A simplified expression for the required offset of the pinion relative to the generating cradle position, based on the common generating plane concept, involves the solved parameters $ L_1, L_2, $ and $ \varepsilon’ $. One component can be expressed as a function of the cone distances and the generatrix angle. While the exact formulas are machine-specific, the principle is that the analytical solution provides all necessary vectors and points in space ($ O_1, O_2 $, contact point $ M $, surface normals) to unambiguously calculate the required translational and rotational offsets to position the pinion blank correctly relative to the tool.

In conclusion, the manufacturing of hypoid gears is a sophisticated process where the bridge between design geometry and physical part is built upon precise machine adjustments.
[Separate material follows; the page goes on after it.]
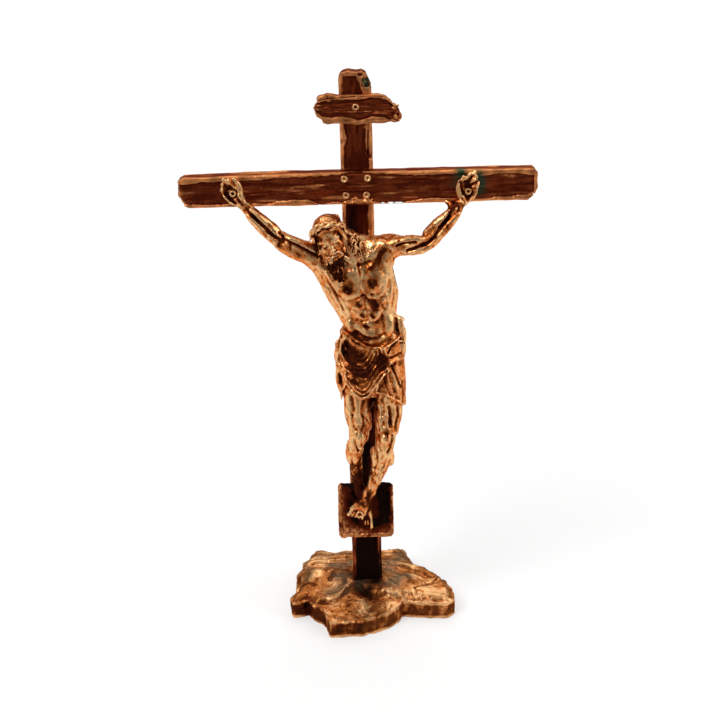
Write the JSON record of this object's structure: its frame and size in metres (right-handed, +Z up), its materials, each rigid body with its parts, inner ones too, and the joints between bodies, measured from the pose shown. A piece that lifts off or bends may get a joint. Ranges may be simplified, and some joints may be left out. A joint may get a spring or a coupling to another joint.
{
  "type": "altar cross",
  "caption": "Standing bronze altar cross: a crucifix figure nailed to a hewn two-beam cross with a title plaque and footrest, on a broad rock-shaped base.",
  "frame": {"origin": "underside of the base, in the middle of its footprint", "axes": "+Z up along the upright, the figure faces -Y, the crossbeam lies along X"},
  "size_m": [0.121, 0.0564, 0.2],
  "materials": {
    "base_bronze": "rough-cast bronze, dark in the hollows",
    "beam_bronze": "hewn and oxidised, with worn bright edges",
    "figure_bronze": "cast and burnished, dark in the folds",
    "nail_bronze": "worn bright",
    "steel": "plain, hidden"
  },
  "bodies": {
    "root": {"base_rock": "base_bronze", "base_screw": "steel", "base_washer": "steel", "upright": "beam_bronze", "crossbeam": "beam_bronze", "crossbeam_nails": "nail_bronze", "title_plaque": "beam_bronze", "title_nail": "nail_bronze", "footrest": "beam_bronze", "footrest_dowels": "steel", "corpus_body": "figure_bronze", "corpus_head": "figure_bronze", "crown_of_thorns": "figure_bronze", "loincloth": "figure_bronze", "loincloth_knot": "figure_bronze", "right_arm": "figure_bronze", "left_arm": "figure_bronze", "right_hand_nail": "nail_bronze", "left_hand_nail": "nail_bronze", "feet_nail": "nail_bronze"}
  },
  "joints": []
}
The analytical reduction method I have presented transforms the traditionally daunting problem of calculating these adjustments—modeled as finding the tangency condition between two skew cones—into a tractable two-variable numerical root-finding exercise. By strategically assuming the cone angles as primary variables and systematically solving for all other dependent parameters (contact point location, offsets, spiral angles, and required cutter curvature), we effectively reduce an 8-variable nonlinear system to a 2-variable one. This method offers clarity, computational efficiency, and a deeper understanding of the geometric interdependencies within a hypoid gear pair. The final machine settings, derived from this solved geometry, enable the successful generation of a functional hypoid gear set that meets stringent meshing and performance criteria. This analytical framework, therefore, serves as a powerful tool for engineers and technicians involved in the development and production of these essential mechanical components.